2. The nanofilm virus removal pilot device as described in claim 1, characterized in that: The pressure regulating component (2) is a gas pressure reducing valve.
3. The nanofilm virus removal pilot device as described in claim 1, characterized in that: The air pressure detection component (3) is a digital pressure gauge.
4. The nanofilm virus removal pilot device as described in claim 1, characterized in that: The filter tank (4) has a double-layer structure, including an inner wall and an outer wall. A temperature sensor is provided on the inner side of the inner wall. The space between the outer wall and the inner wall is a cavity (6). A temperature-controlled liquid inlet pipe (9) is provided at the bottom of the cavity (6), and a temperature-controlled liquid outlet pipe (5) is provided at the top.
5. The nanofilm virus removal pilot device as described in claim 1, characterized in that: An electric ball valve (7) is installed on the pipeline (8), and the electric ball valve (7) is located between the hydraulic detection component A (10) and the filter tank (4), and is arranged close to the filter tank (4).
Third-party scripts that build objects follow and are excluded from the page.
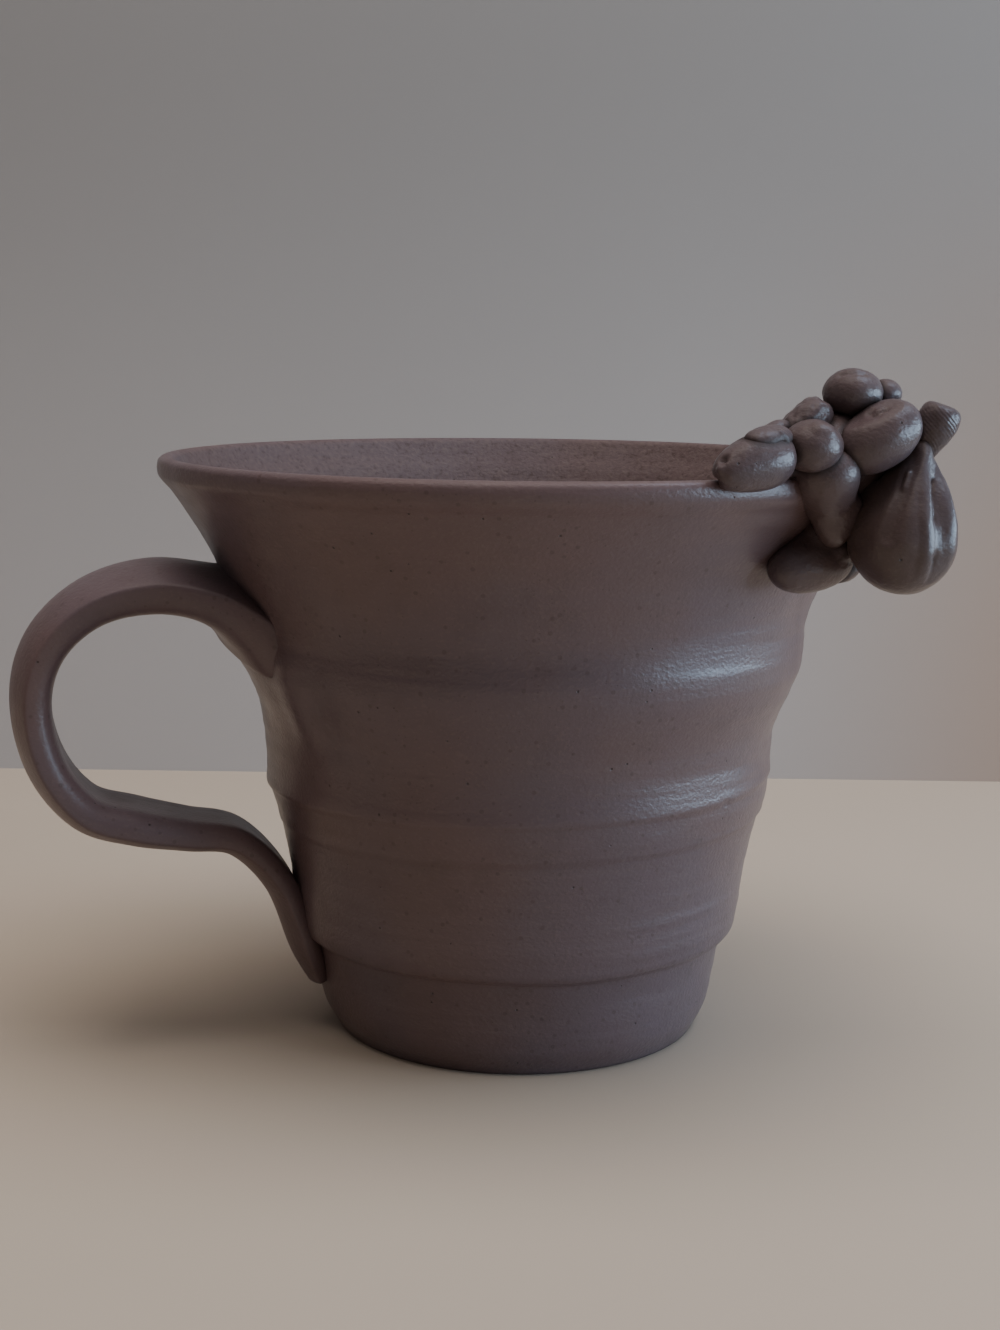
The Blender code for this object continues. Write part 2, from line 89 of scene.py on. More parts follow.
class Signal:
    """A socket of a material's recipe that can stand in a Python sum."""

    def __init__(self, recipe: "Recipe", socket: bpy.types.NodeSocket) -> None:
        """Keeps the socket and the recipe that it belongs to."""
        self.recipe = recipe
        self.socket = socket

    def __add__(self, other: "Signal | float") -> "Signal":
        """This plus the other."""
        return self.recipe.sum_of("ADD", self, other)

    def __radd__(self, other: float) -> "Signal":
        """The other plus this."""
        return self.recipe.sum_of("ADD", other, self)

    def __sub__(self, other: "Signal | float") -> "Signal":
        """This minus the other."""
        return self.recipe.sum_of("SUBTRACT", self, other)

    def __rsub__(self, other: float) -> "Signal":
        """The other minus this."""
        return self.recipe.sum_of("SUBTRACT", other, self)

    def __mul__(self, other: "Signal | float") -> "Signal":
        """This times the other."""
        return self.recipe.sum_of("MULTIPLY", self, other)

    def __rmul__(self, other: float) -> "Signal":
        """The other times this."""
        return self.recipe.sum_of("MULTIPLY", other, self)

    def between(self, low: float, high: float) -> "Signal":
        """Rises smoothly with this signal, or falls if high is the smaller.

        Args:
            low: The value of this signal at which the result is still 0.
            high: The value at which it is 1.

        Returns:
            A value from 0 to 1.
        """
        sockets = {"Value": self, "From Min": low, "From Max": high}
        settings = {"interpolation_type": "SMOOTHSTEP"}
        return self.recipe.node("ShaderNodeMapRange", settings, sockets)


class Recipe:
    """One material's nodes, mixed from noises, cells and sums."""

    def __init__(self, name: str) -> None:
        """Starts an empty material.

        Args:
            name: The material's name.
        """
        self.material = bpy.data.materials.new(name)
        self.material.use_nodes = True
        self.tree = self.material.node_tree
        self.tree.nodes.clear()
        self.place = self.node("ShaderNodeTexCoord", out="Object")

    def node(
        self,
        kind: str,
        settings: dict[str, object] | None = None,
        sockets: dict[str | int, object] | None = None,
        out: str | int = 0,
    ) -> Signal:
        """Adds one node.

        Args:
            kind: The node's type.
            settings: Its settings, made before its sockets are filled.
            sockets: A value or a signal for each socket that isn't left alone.
            out: The output that is wanted.

        Returns:
            The node's output as a signal.
        """
        made = self.tree.nodes.new(kind)
        for name, value in (settings or {}).items():
            setattr(made, name, value)
        for key, value in (sockets or {}).items():
            if isinstance(value, Signal):
                self.tree.links.new(value.socket, made.inputs[key])
            else:
                made.inputs[key].default_value = value
        return Signal(self, made.outputs[out] if made.outputs else made.inputs[0])

    def sum_of(self, operation: str, first: Signal | float, second: Signal | float) -> Signal:
        """One Math node on two values."""
        return self.node("ShaderNodeMath", {"operation": operation}, {0: first, 1: second})

    def attribute(self, name: str) -> Signal:
        """A value that the mesh's vertices carry, or 0 on a mesh without it."""
        return self.node("ShaderNodeAttribute", {"attribute_name": name}, None, "Fac")

    def cloud(self, size: float, detail: float = 2.0, stretch: Triple = (1.0, 1.0, 1.0)) -> Signal:
        """A soft noise.

        Args:
            size: How large its patches are, in millimetres.
            detail: How many finer noises lie on it.
            stretch: How much smaller the patches are along each axis.

        Returns:
            A value from about 0 to 1.
        """
        place = self.node("ShaderNodeMapping", None, {"Vector": self.place, "Scale": stretch})
        sockets = {"Vector": place, "Scale": 1 / (size * MILLIMETRE), "Detail": detail}
        return self.node("ShaderNodeTexNoise", None, sockets)

    def cells(self, size: float, kept: float, reach: float) -> Signal:
        """Round spots scattered one to a cell.

        Args:
            size: The width of a cell, in millimetres.
            kept: The part of the cells that have a spot, from 0 to 1.
            reach: The spot's radius as a part of the cell.

        Returns:
            1 inside a spot and 0 outside it, with a soft edge.
        """
        sockets = {"Vector": self.place, "Scale": 1 / (size * MILLIMETRE)}
        distance = self.node("ShaderNodeTexVoronoi", None, sockets, "Distance")
        shade = self.node("ShaderNodeTexVoronoi", None, sockets, "Color")
        chosen = self.node("ShaderNodeSeparateColor", None, {"Color": shade}, "Red")
        return distance.between(reach, reach * 0.55) * chosen.between(kept + 0.02, kept - 0.02)

    def tint(
        self, factor: Signal | float, first: Signal | Colour, second: Signal | Colour
    ) -> Signal:
        """Mixes two colours.

        Args:
            factor: How much of the second colour comes through.
            first: The first colour.
            second: The second colour.

        Returns:
            The mixed colour.
        """
        first, second = (c if isinstance(c, Signal) else (*c, 1.0) for c in (first, second))
        settings = {"data_type": "RGBA", "clamp_factor": True}
        return self.node("ShaderNodeMix", settings, {0: factor, 6: first, 7: second}, 2)

    def close(self, shader: Signal) -> bpy.types.Material:
        """Joins the shader to the material's output."""
        self.node("ShaderNodeOutputMaterial", None, {"Surface": shader})
        return self.material


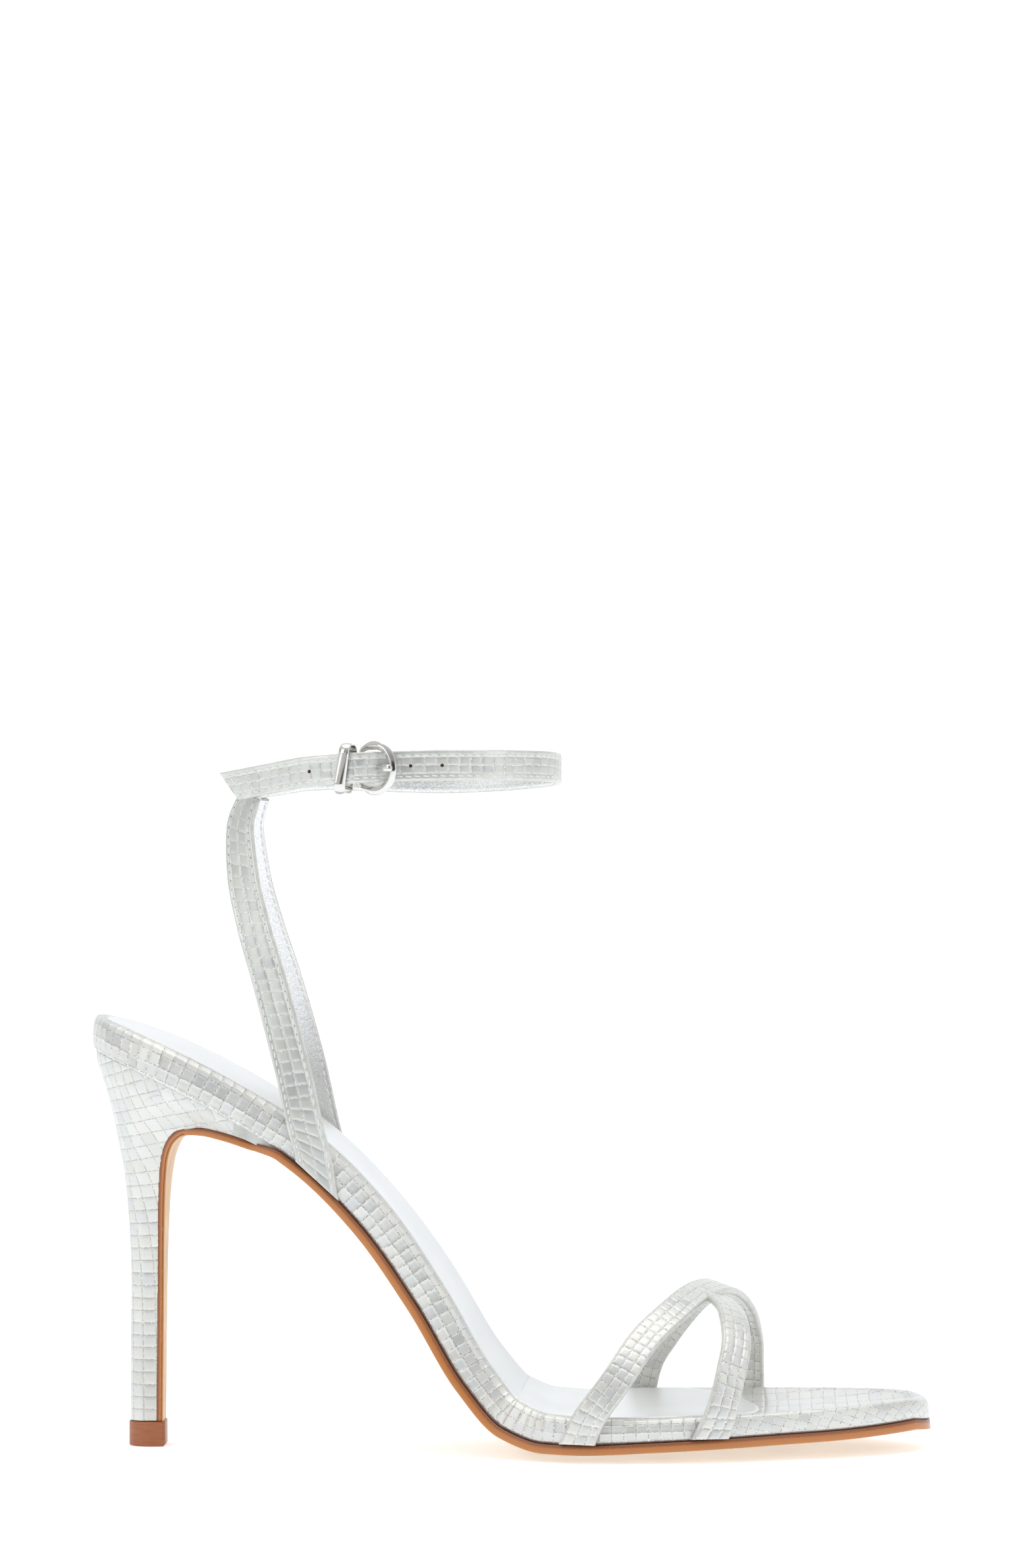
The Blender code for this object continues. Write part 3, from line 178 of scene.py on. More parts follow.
def curve_through(points: Array, per_span: int) -> Array:
    """Draw a round curve through points, centripetal so that uneven ones don't loop.

    Args:
        points: Points to pass through.
        per_span: Steps between two of them.

    Returns:
        The curve's points.
    """
    points = np.asarray(points, float)
    padded = np.vstack([2 * points[0] - points[1], points, 2 * points[-1] - points[-2]])
    curve = []
    for i in range(1, len(padded) - 2):
        p0, p1, p2, p3 = padded[i - 1 : i + 3]
        t0 = 0.0
        t1 = t0 + math.sqrt(np.linalg.norm(p1 - p0))
        t2 = t1 + math.sqrt(np.linalg.norm(p2 - p1))
        t3 = t2 + math.sqrt(np.linalg.norm(p3 - p2))
        for t in np.linspace(t1, t2, per_span, endpoint=False):
            a1 = (t1 - t) / (t1 - t0) * p0 + (t - t0) / (t1 - t0) * p1
            a2 = (t2 - t) / (t2 - t1) * p1 + (t - t1) / (t2 - t1) * p2
            a3 = (t3 - t) / (t3 - t2) * p2 + (t - t2) / (t3 - t2) * p3
            b1 = (t2 - t) / (t2 - t0) * a1 + (t - t0) / (t2 - t0) * a2
            b2 = (t3 - t) / (t3 - t1) * a2 + (t - t1) / (t3 - t1) * a3
            curve.append((t2 - t) / (t2 - t1) * b1 + (t - t1) / (t2 - t1) * b2)
    curve.append(points[-1])
    return np.array(curve)


def read_rows(at: Array, places: Array, rows: Array) -> Array:
    """Read rows of numbers between their places.

    Args:
        at: Places to read.
        places: Where the rows lie, rising.
        rows: One row of numbers at each place.

    Returns:
        The rows at the places asked for.
    """
    return np.stack([np.interp(at, places, rows[:, k]) for k in range(rows.shape[1])], 1)


# The embossed tiles


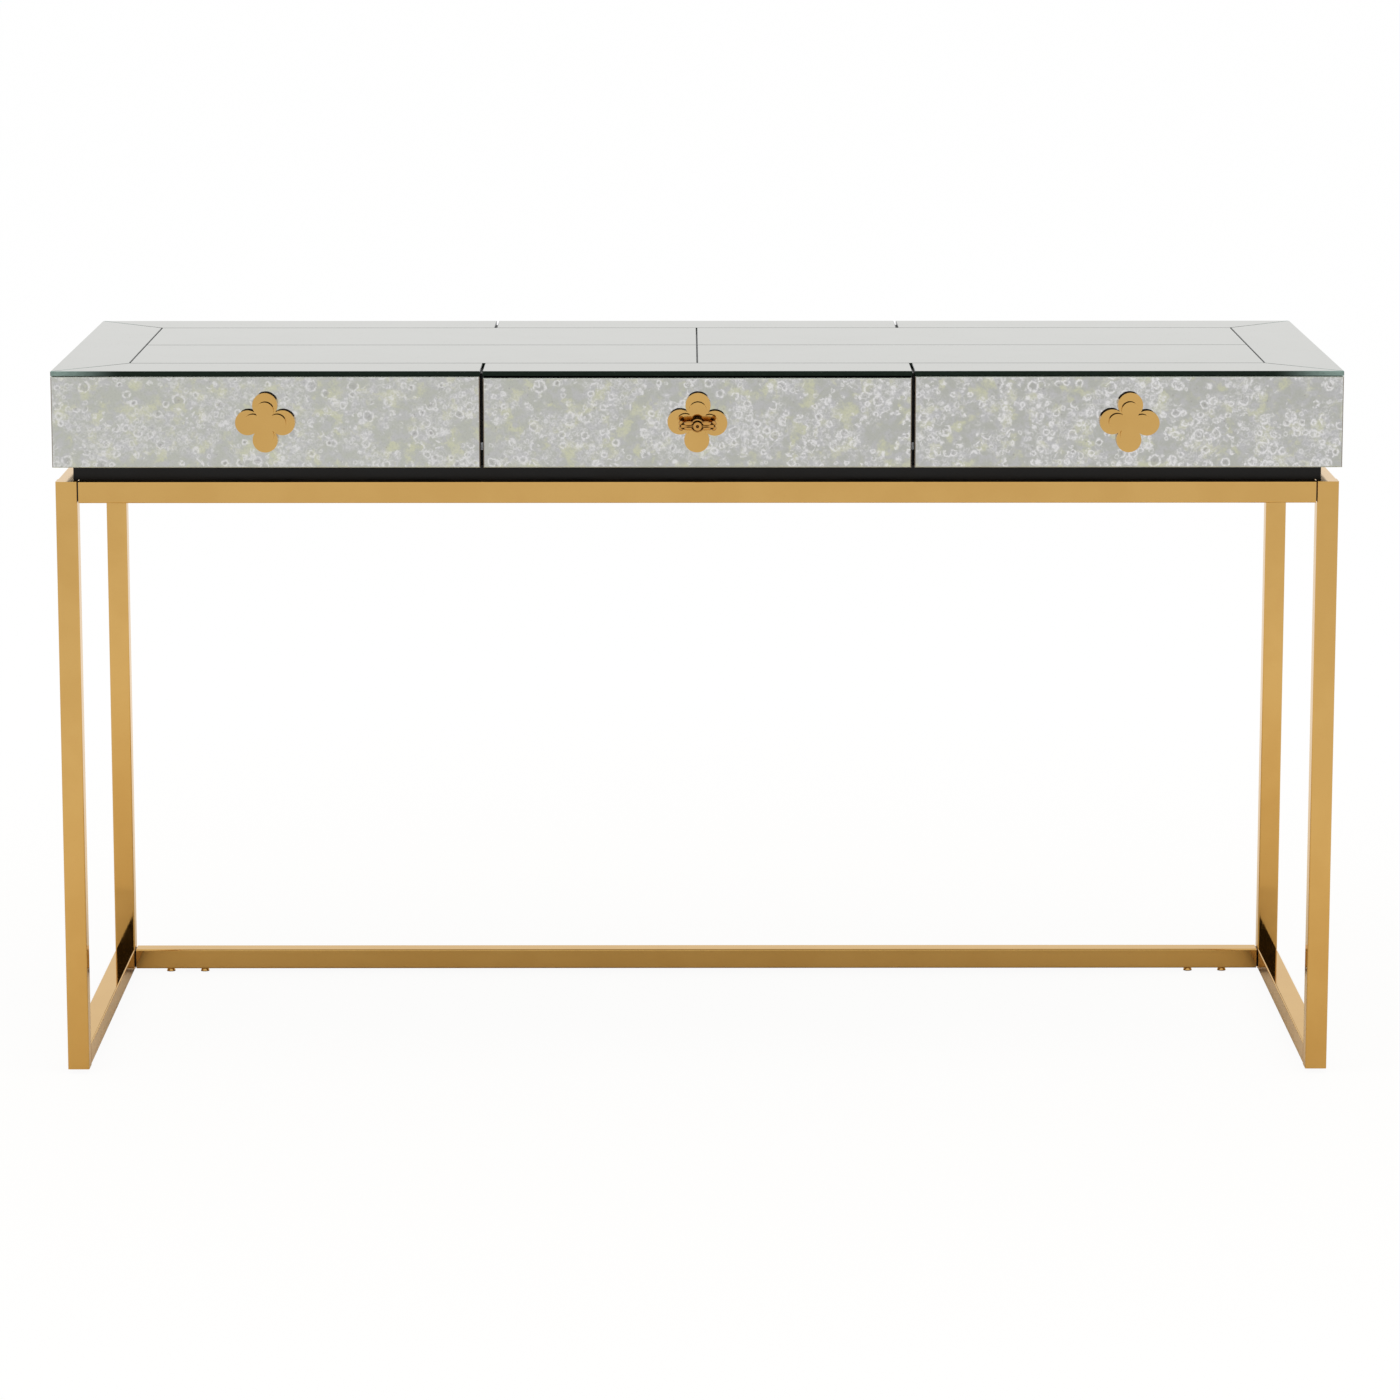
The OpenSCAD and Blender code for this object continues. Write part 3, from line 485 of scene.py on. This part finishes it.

6. The nanofilm virus removal pilot device as described in claim 1, characterized in that: An exhaust pipe (12) is connected to the pipe (8) near the nanofilm (13), and a check valve (11) is installed on the exhaust pipe (12).
7. The nanofilm virus removal pilot device as described in claim 1, characterized in that: Both the hydraulic detection component A (10) and the hydraulic detection component B (14) are digital pressure gauges.
8. The nanofilm virus removal pilot device as described in claim 1, characterized in that: The filtrate collection and weighing component includes a weighing assembly (17) and a filtrate collection container (16) placed on the weighing assembly (17).
9. The nanofilm virus removal pilot device as described in claim 8, characterized in that: The weighing component (17) is an electronic balance.
10. The nanofilm virus removal pilot device as described in claim 1, characterized in that: It also includes a laptop computer (18), which is connected in communication with the air pressure detection component (3), the hydraulic detection component A (10) and the hydraulic detection component B (14).